OBJECTIVE: Stop after the line that contains "taper_end_x = 64.4; // [63:0.2:65.2]"; until then, restate each line of the entries word for word from the very first.

BEGIN DATASET EXTRACT

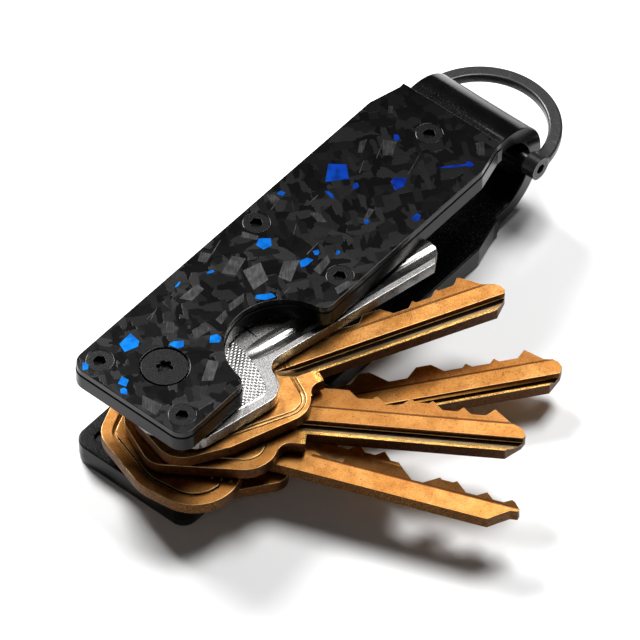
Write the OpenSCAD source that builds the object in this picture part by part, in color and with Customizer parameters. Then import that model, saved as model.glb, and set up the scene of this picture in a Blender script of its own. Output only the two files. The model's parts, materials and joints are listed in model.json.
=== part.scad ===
// Compact key organiser: a U-shaped metal chassis with two thin covers, a pivot
// that carries five keys between friction washers, and a swinging key ring.
// The origin is on the pivot axis, at the outer face of the bottom cover.
// +X runs from the pivot to the ring, +Z points up through the top cover.

/* [Case] */
// Half of the case's width
case_half_w = 11; // [10:0.5:13]
// Distance from the pivot to the front edge
front_reach = 8.5; // [8:0.5:10]
// Distance from the pivot to the centre of the back bend
bend_x = 66.9; // [64:0.5:75]
// Radius of the rounded front corners
corner_r = 2.5; // [1.5:0.5:4]
// Thickness of each chassis plate
plate_t = 2.8; // [2:0.1:3.5]
// Half of the plates' width at their back end
plate_end_half_w = 9.6; // [9.2:0.1:9.8]
// Half of the width of the strap that bends around the back
strap_half_w = 8.8; // [8.3:0.1:8.9]
// Where the plates start to narrow towards the back
taper_start_x = 59; // [57:0.5:61]
// Where the plates have narrowed to their back end
taper_end_x = 64.4; // [63:0.2:65.2]

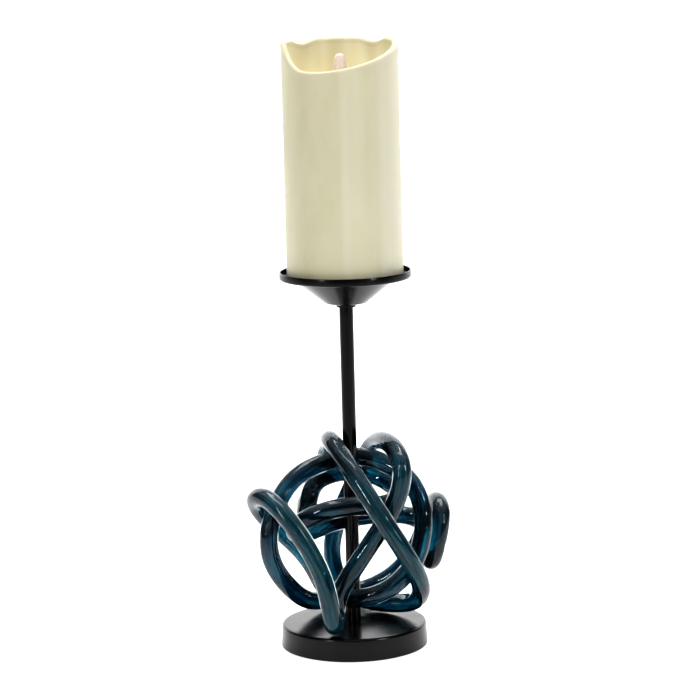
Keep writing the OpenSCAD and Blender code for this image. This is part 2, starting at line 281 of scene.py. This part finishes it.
def makeBoard():
    material, tree, shader = newMaterial("circuitGreen")
    point = objectPoint(tree)
    track = addNode(tree, "ShaderNodeTexVoronoi", {"Vector": point, "Scale": 420.0},
                    feature="DISTANCE_TO_EDGE", distance="MANHATTAN")
    line = rampNode(tree, track.outputs["Distance"], [(0.03, grey(1)), (0.06, grey(0))])
    setShader(shader, color=mixColor(tree, line, (0.01, 0.09, 0.03), (0.03, 0.22, 0.08)), roughness=0.35,
              normal=bumpNode(tree, line, 0.3, 0.0001))
    return material


def makeBrass():
    material, tree, shader = newMaterial("brassStrip")
    point = objectPoint(tree, (1, 8, 1))
    brushed = noiseNode(tree, point, 500, 3)
    setShader(shader, color=rampNode(tree, brushed, [(0.3, (0.45, 0.3, 0.1)), (0.7, (0.7, 0.52, 0.24))]),
              metallic=1.0, roughness=rampNode(tree, brushed, [(0.3, grey(0.25)), (0.7, grey(0.4))]))
    return material


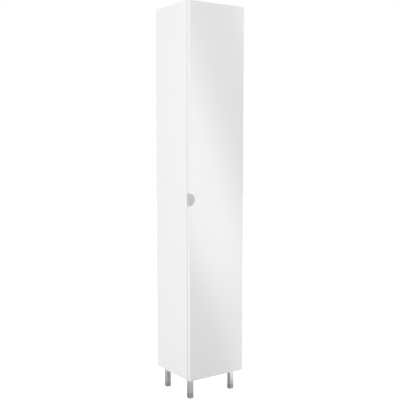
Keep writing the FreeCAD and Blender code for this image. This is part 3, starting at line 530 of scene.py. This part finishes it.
# ---- geometry node trees -------------------------------------------------------------
class Tree:
    """A geometry node tree under construction; its inputs are read by name."""

    def __init__(self, name, *numbers):
        self.group = bpy.data.node_groups.new(name, "GeometryNodeTree")
        sockets = self.group.interface
        sockets.new_socket("Geometry", in_out="INPUT", socket_type="NodeSocketGeometry")
        for number in numbers:
            sockets.new_socket(number, in_out="INPUT", socket_type="NodeSocketFloat")
        sockets.new_socket("Steps", in_out="INPUT", socket_type="NodeSocketInt")
        sockets.new_socket("Seed", in_out="INPUT", socket_type="NodeSocketInt")
        sockets.new_socket("Finish", in_out="INPUT", socket_type="NodeSocketMaterial")
        sockets.new_socket("Geometry", in_out="OUTPUT", socket_type="NodeSocketGeometry")
        self.given = self.group.nodes.new("NodeGroupInput").outputs

    def add(self, kind, inputs, output=0, **settings):
        """Adds a node and returns one of its outputs."""
        node = self.group.nodes.new(kind)
        for key, value in settings.items():
            setattr(node, key, value)
        for key, value in inputs.items():
            for one in value if isinstance(value, list) else [value]:
                if isinstance(one, bpy.types.NodeSocket):
                    self.group.links.new(one, node.inputs[key])
                else:
                    node.inputs[key].default_value = one
        return node.outputs[output]

    def math(self, operation, first, second):
        """Result of a maths node on two numbers or sockets."""
        return self.add("ShaderNodeMath", {0: first, 1: second}, operation=operation)

    def lift(self, geometry, height):
        """Moves geometry along Z."""
        offset = self.add("ShaderNodeCombineXYZ", {"Z": height})
        return self.add("GeometryNodeTransform", {"Geometry": geometry, "Translation": offset})

    def join(self, *geometry):
        """Puts shapes together in the order given."""
        return self.add("GeometryNodeJoinGeometry", {0: list(reversed(geometry))})

    def frustum(self, start, length, radius_start, radius_end):
        """Closed turned section from one height to another."""
        cone = self.add("GeometryNodeMeshCone", {
            "Vertices": self.given["Steps"], "Radius Bottom": radius_start,
            "Radius Top": radius_end, "Depth": length})
        return self.lift(cone, start)

    def thread(self, start, length, crest, height, pitch):
        """Closed helical ridge whose outer edge lies at the crest radius."""
        radius = self.math("SUBTRACT", crest, height)
        turns = self.math("DIVIDE", length, pitch)
        spiral = self.add("GeometryNodeCurveSpiral", {
            "Resolution": STEPS_PER_TURN, "Rotations": turns, "Start Radius": radius,
            "End Radius": radius, "Height": length})
        upright = self.add("GeometryNodeSetCurveNormal", {"Curve": spiral}, mode="Z_UP")
        ridge = self.add("GeometryNodeCurvePrimitiveCircle", {
            "Resolution": THREAD_SIDES, "Radius": height})
        swept = self.add("GeometryNodeCurveToMesh", {
            "Curve": upright, "Profile Curve": ridge, "Fill Caps": True})
        return self.lift(swept, start)

    def place(self, shape):
        """Sets a shape on every point, aimed along the point's 'into' direction."""
        into = self.add(
            "GeometryNodeInputNamedAttribute", {"Name": "into"}, data_type="FLOAT_VECTOR")
        aimed = self.add("FunctionNodeAlignRotationToVector", {"Vector": into}, axis="Z")
        turn = self.add(
            "FunctionNodeRandomValue", {"Max": math.tau, "Seed": self.given["Seed"]}, output=1)
        spin = self.add("ShaderNodeCombineXYZ", {"Z": turn})
        rotation = self.add("FunctionNodeRotateRotation", {
            "Rotation": aimed, "Rotate By": spin}, rotation_space="LOCAL")
        return self.add("GeometryNodeInstanceOnPoints", {
            "Points": self.given["Geometry"], "Instance": shape, "Rotation": rotation})

    def finish(self, geometry):
        """Ends the tree with real geometry in its material."""
        real = self.add("GeometryNodeRealizeInstances", {"Geometry": geometry})
        coated = self.add("GeometryNodeSetMaterial", {
            "Geometry": real, "Material": self.given["Finish"]})
        out = self.group.nodes.new("NodeGroupOutput")
        self.group.links.new(coated, out.inputs["Geometry"])
        return self.group


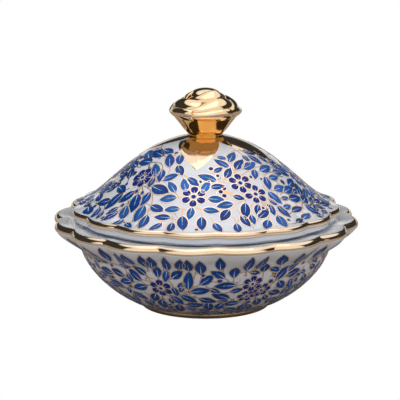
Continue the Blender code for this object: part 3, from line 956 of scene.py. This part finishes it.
# The knob, as runs and curves of (radius, height) in millimetres.
CUP_CURVE = (
    (13.4, 114.6), (11.9, 115.3), (11.5, 116.3), (14.3, 119.5), (17.4, 123.6), (20.7, 127.8),
    (22.8, 130.2))
CUP_INSIDE = ((21.0, 130.6), (14.0, 129.0), (6.0, 128.5), (0.0, 128.5))
CUP_FLATS = 11
CUP_FLAT_DEPTH = 1.5
CUP_FLATS_FROM = 116.0 * MM
CUP_FLATS_RISE = 14.0 * MM
OUTER_PETAL = ((19.4, 127.2), (22.4, 129.2), (27.4, 131.6), (22.4, 135.4))
MIDDLE_PETAL = ((17.0, 130.5), (24.0, 132.5), (22.4, 137.8), (14.6, 140.0))
INNER_PETAL = ((11.0, 135.0), (17.2, 138.0), (14.2, 143.2), (7.6, 144.9))
BUD_CURVE = (
    (0.0, 147.0), (4.4, 146.5), (8.2, 145.0), (10.6, 142.4), (12.0, 137.0), (10.0, 131.0),
    (0.0, 131.0))

# For each tier of petals: how many, name, outline, span in degrees, the drop of the corners as a
# share of the height, and by how many millimetres the right side stands out and rises.
PETAL_TIERS = (
    (5, "outer", OUTER_PETAL, 88.0, 0.16, 0.7, 0.5),
    (4, "middle", MIDDLE_PETAL, 128.0, 0.10, -1.7, 2.6),
    (3, "inner", INNER_PETAL, 172.0, 0.12, 0.7, 2.0))
PETAL_ROWS = 9
PETAL_COLUMNS = 15
PETAL_THICKNESS = 1.5 * MM


def smooth_run(points, count):
    """A rounded curve through a few section points given in millimetres."""
    points = np.array(points) * MM
    ends = np.vstack([2 * points[0] - points[1], points, 2 * points[-1] - points[-2]])
    out = []
    for a, b, c, d in zip(ends, ends[1:], ends[2:], ends[3:]):
        for t in np.linspace(0.0, 1.0, count, endpoint=False):
            out.append(0.5 * (2 * b + (c - a) * t + (2 * a - 5 * b + 4 * c - d) * t * t
                              + (3 * b - a - 3 * c + d) * t ** 3))
    return np.vstack([out, points[-1:]])


def knob_part(obj, node):
    """Hangs a piece of the rose on the lid and hides the CAD part that it replaces."""
    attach(obj, "lid")
    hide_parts(node)


def make_cup():
    """Neck and cup, thumbed into soft flats like the base of a hand-built rose."""
    outside = smooth_run(CUP_CURVE, 8)
    run = np.vstack([path((0.0, 114.6 * MM)), outside, smooth_run(CUP_INSIDE, 4)])
    azimuths = np.linspace(0.0, 2.0 * pi, 96, endpoint=False)
    height = (run[:, 1] - CUP_FLATS_FROM) / CUP_FLATS_RISE
    dent = np.clip(height, 0.0, 1.0)[:, None] * (run[:, 0] > MM)[:, None]
    flats = CUP_FLAT_DEPTH * np.abs(np.sin(CUP_FLATS / 2 * azimuths + 0.6))
    flats = flats + 0.25 * np.sin(3.0 * azimuths + 1.0)
    radius = run[:, 0][:, None] - dent * flats[None, :] * MM
    grid = around(radius, azimuths, run[:, 1][:, None])
    faces = grid_faces(len(run), len(azimuths), True)
    # The cup takes the deeper orange gold, a painted reflection of the gilt below it.
    cup = new_object("rose_cup", grid, faces, CUP_GOLD_PAINTED_REFLECTION, weld=WELD)
    knob_part(cup, "knob_cup")


def rose_petal(node, curve, span, drop, overlap, slant, seed):
    """A curled petal: wraps round the rose, one side tucked under its neighbour."""
    rng = Random(seed)
    low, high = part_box(node)
    middle = atan2(low.x + high.x, -(low.y + high.y))
    line = bezier(curve, PETAL_ROWS)
    u = np.linspace(-1.0, 1.0, PETAL_COLUMNS)[None, :]
    v = np.linspace(0.0, 1.0, PETAL_ROWS)[:, None]
    ruffle = rng.uniform(0.9, 1.3) * MM * np.sin(2.6 * u + rng.uniform(0.0, 6.0)) * v ** 2
    tall = line[-1, 1] - line[0, 1]
    tucked = 0.9 * MM * np.abs(u) ** 4 * v
    dropped = drop * tall * np.abs(u) ** 2.5 * v
    radius = line[:, 0][:, None] + overlap * u * MM + 0.5 * ruffle - tucked
    height = line[:, 1][:, None] + ruffle + slant * MM * u * v - dropped
    azimuth = middle + radians(span) / 2.0 * u
    grid = around(radius, azimuth, height)
    faces = grid_faces(PETAL_ROWS, PETAL_COLUMNS, False)
    petal = new_object("rose_" + node, grid, faces, KNOB_GOLD)
    thick = petal.modifiers.new("thickness", "SOLIDIFY")
    thick.thickness = PETAL_THICKNESS
    thick.offset = -1.0
    smooth = petal.modifiers.new("smooth", "SUBSURF")
    smooth.levels = smooth.render_levels = 2
    knob_part(petal, node)


def make_knob():
    make_cup()
    for count, tier, *shape in PETAL_TIERS:
        for k in range(count):
            rose_petal(f"petal_{tier}_{k + 1}", *shape, 20 + k + len(tier) * 7)
    bud = turned_object("rose_heart", with_share(smooth_run(BUD_CURVE, 6), 0.0), 0.0, KNOB_GOLD)
    knob_part(bud, "rose_bud")


# ---- camera, light and floor

# The aim is off the centre by millimetres, up and to the left.
CAMERA_AZIMUTH = radians(6.85)
CAMERA_ELEVATION = radians(12.4)
CAMERA_DISTANCE = 1.344
CAMERA_CENTRE = Vector((0.0, 0.0, 56.5 * MM))
AIM_UP = 14.1
AIM_LEFT = 3.6
LENS = 180.0
SENSOR_WIDTH = 36.0

# Strengths in the studio: what is mirrored, and the even light.
FRONT_BOX = 0.95
OVERHEAD = 1.02
BACKDROP = 0.75
FLAG = 0.035
EVEN_LIGHT = 0.93
LOW_FILL = 1.0

LAMP_PLACE = (0.05, -0.10, 0.9)
LAMP_AIM = (0.0, 0.0, 0.06)
LAMP_SIZE = 0.7
LAMP_POWER = 0.8

FLOOR_HALF = 6.0
FLOOR_COLOUR = (0.42, 0.38, 0.34, 1.0)


def turned_to(direction):
    """Rotation that points a camera or a lamp along a direction."""
    return direction.to_track_quat("-Z", "Y").to_euler()


def make_camera():
    azimuth, elevation = CAMERA_AZIMUTH, CAMERA_ELEVATION
    back = Vector((sin(azimuth) * cos(elevation), -cos(azimuth) * cos(elevation), sin(elevation)))
    right = Vector((cos(azimuth), sin(azimuth), 0.0))
    up = back.cross(right)
    place = CAMERA_CENTRE + back * CAMERA_DISTANCE
    aim = CAMERA_CENTRE + up * AIM_UP * MM - right * AIM_LEFT * MM
    camera = bpy.data.objects.new("camera", bpy.data.cameras.new("camera"))
    camera.data.lens = LENS
    camera.data.sensor_width = SENSOR_WIDTH
    camera.location = place
    camera.rotation_euler = turned_to(aim - place)
    bpy.context.scene.collection.objects.link(camera)
    bpy.context.scene.camera = camera


def component(nodes, links, source, direction):
    """How far one direction points along another, from 0 to 1."""
    dot = nodes.new("ShaderNodeVectorMath")
    dot.operation = "DOT_PRODUCT"
    dot.inputs[1].default_value = direction
    links.new(source, dot.inputs[0])
    half = nodes.new("ShaderNodeMath")
    half.operation = "MULTIPLY_ADD"
    half.inputs[1].default_value = 0.5
    half.inputs[2].default_value = 0.5
    links.new(dot.outputs["Value"], half.inputs[0])
    return half.outputs["Value"]


def make_world():
    """A studio: the camera sees white, glossy surfaces mirror soft boxes and dark flags, and an
    even light, a little stronger from above and in front, does the rest."""
    world = bpy.data.worlds.new("studio")
    bpy.context.scene.world = world
    world.use_nodes = True
    nodes, links = world.node_tree.nodes, world.node_tree.links
    nodes.clear()
    place = nodes.new("ShaderNodeTexCoord").outputs["Generated"]
    front = component(nodes, links, place, (sin(radians(12.0)), -cos(radians(12.0)), 0.0))
    upward = component(nodes, links, place, (0.0, 0.0, 1.0))
    front_box = ramp(nodes, links, front, ((0.64, FLAG), (0.71, FRONT_BOX)))
    front_level = ramp(nodes, links, upward, ((0.34, 0.2), (0.44, 1.0)))
    backdrop = ramp(nodes, links, front, ((0.06, BACKDROP), (0.14, 0.0)))
    back_level = ramp(nodes, links, upward, ((0.40, 0.0), (0.46, 1.0), (0.55, 1.0), (0.60, 0.0)))
    above = component(nodes, links, place, (0.14, 0.10, 0.985))
    overhead = ramp(nodes, links, above, ((0.835, 0.0), (0.865, OVERHEAD)))
    mirrored = mixed(nodes, links, "MULTIPLY", front_box, front_level)
    behind = mixed(nodes, links, "MULTIPLY", backdrop, back_level)
    mirrored = mixed(nodes, links, "LIGHTEN", mirrored, behind)
    mirrored = mixed(nodes, links, "LIGHTEN", mirrored, overhead)
    from_above = ramp(nodes, links, upward, ((0.45, LOW_FILL), (0.75, 1.0), (1.0, 1.15)))
    from_front = ramp(nodes, links, front, ((0.1, 0.62), (0.9, 1.0)))
    soft = mixed(nodes, links, "MULTIPLY", from_above, from_front)
    rays = nodes.new("ShaderNodeLightPath")
    kinds = nodes.new("ShaderNodeMixShader")
    links.new(rays.outputs["Is Glossy Ray"], kinds.inputs["Fac"])
    for slot, colour, strength in ((1, soft, EVEN_LIGHT), (2, mirrored, 1.0)):
        light = nodes.new("ShaderNodeBackground")
        light.inputs["Strength"].default_value = strength
        links.new(colour, light.inputs["Color"])
        links.new(light.outputs["Background"], kinds.inputs[slot])
    seen = nodes.new("ShaderNodeBackground")
    seen.inputs["Color"].default_value = (1.0, 1.0, 1.0, 1.0)
    pick = nodes.new("ShaderNodeMixShader")
    links.new(rays.outputs["Is Camera Ray"], pick.inputs["Fac"])
    links.new(kinds.outputs["Shader"], pick.inputs[1])
    links.new(seen.outputs["Background"], pick.inputs[2])
    out = nodes.new("ShaderNodeOutputWorld")
    links.new(pick.outputs["Shader"], out.inputs["Surface"])


def make_lamp():
    """A square soft lamp over the dish."""
    data = bpy.data.lights.new("overhead", "AREA")
    data.shape = "RECTANGLE"
    data.size = LAMP_SIZE
    data.size_y = LAMP_SIZE
    data.energy = LAMP_POWER
    light = bpy.data.objects.new("overhead", data)
    light.location = LAMP_PLACE
    light.rotation_euler = turned_to(Vector(LAMP_AIM) - Vector(LAMP_PLACE))
    bpy.context.scene.collection.objects.link(light)


def make_floor():
    """A floor that the camera sees as plain white, and that lights the dish as a darker one."""
    signs = ((-1, -1), (1, -1), (1, 1), (-1, 1))
    corners = [(x * FLOOR_HALF, y * FLOOR_HALF, 0.0) for x, y in signs]
    material, nodes, links, shader = new_material("pale_floor")
    shader.inputs["Base Color"].default_value = FLOOR_COLOUR
    shader.inputs["Roughness"].default_value = 0.9
    white = nodes.new("ShaderNodeEmission")
    rays = nodes.new("ShaderNodeLightPath")
    pick = nodes.new("ShaderNodeMixShader")
    links.new(rays.outputs["Is Camera Ray"], pick.inputs["Fac"])
    links.new(shader.outputs["BSDF"], pick.inputs[1])
    links.new(white.outputs["Emission"], pick.inputs[2])
    links.new(pick.outputs["Shader"], nodes["Material Output"].inputs["Surface"])
    new_object("floor", corners, [(0, 1, 2, 3)], material)


make_bowl()
make_lid()
make_gilt_bands()
make_gilt_leaves()
make_knob()
decorate_lid()
decorate_bowl()
make_camera()
make_world()
make_floor()
make_lamp()

bpy.context.scene.view_settings.view_transform = "Standard"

END DATASET EXTRACT

TASK OUTPUT:
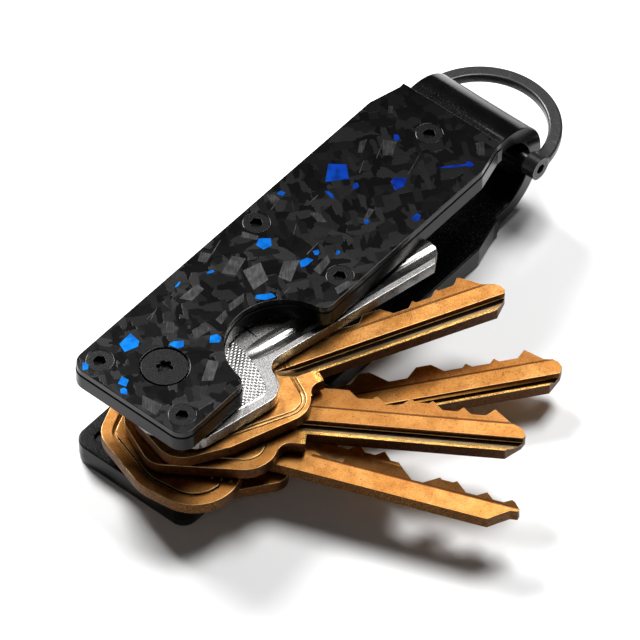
Write the OpenSCAD source that builds the object in this picture part by part, in color and with Customizer parameters. Then import that model, saved as model.glb, and set up the scene of this picture in a Blender script of its own. Output only the two files. The model's parts, materials and joints are listed in model.json.
=== part.scad ===
// Compact key organiser: a U-shaped metal chassis with two thin covers, a pivot
// that carries five keys between friction washers, and a swinging key ring.
// The origin is on the pivot axis, at the outer face of the bottom cover.
// +X runs from the pivot to the ring, +Z points up through the top cover.

/* [Case] */
// Half of the case's width
case_half_w = 11; // [10:0.5:13]
// Distance from the pivot to the front edge
front_reach = 8.5; // [8:0.5:10]
// Distance from the pivot to the centre of the back bend
bend_x = 66.9; // [64:0.5:75]
// Radius of the rounded front corners
corner_r = 2.5; // [1.5:0.5:4]
// Thickness of each chassis plate
plate_t = 2.8; // [2:0.1:3.5]
// Half of the plates' width at their back end
plate_end_half_w = 9.6; // [9.2:0.1:9.8]
// Half of the width of the strap that bends around the back
strap_half_w = 8.8; // [8.3:0.1:8.9]
// Where the plates start to narrow towards the back
taper_start_x = 59; // [57:0.5:61]
// Where the plates have narrowed to their back end
taper_end_x = 64.4; // [63:0.2:65.2]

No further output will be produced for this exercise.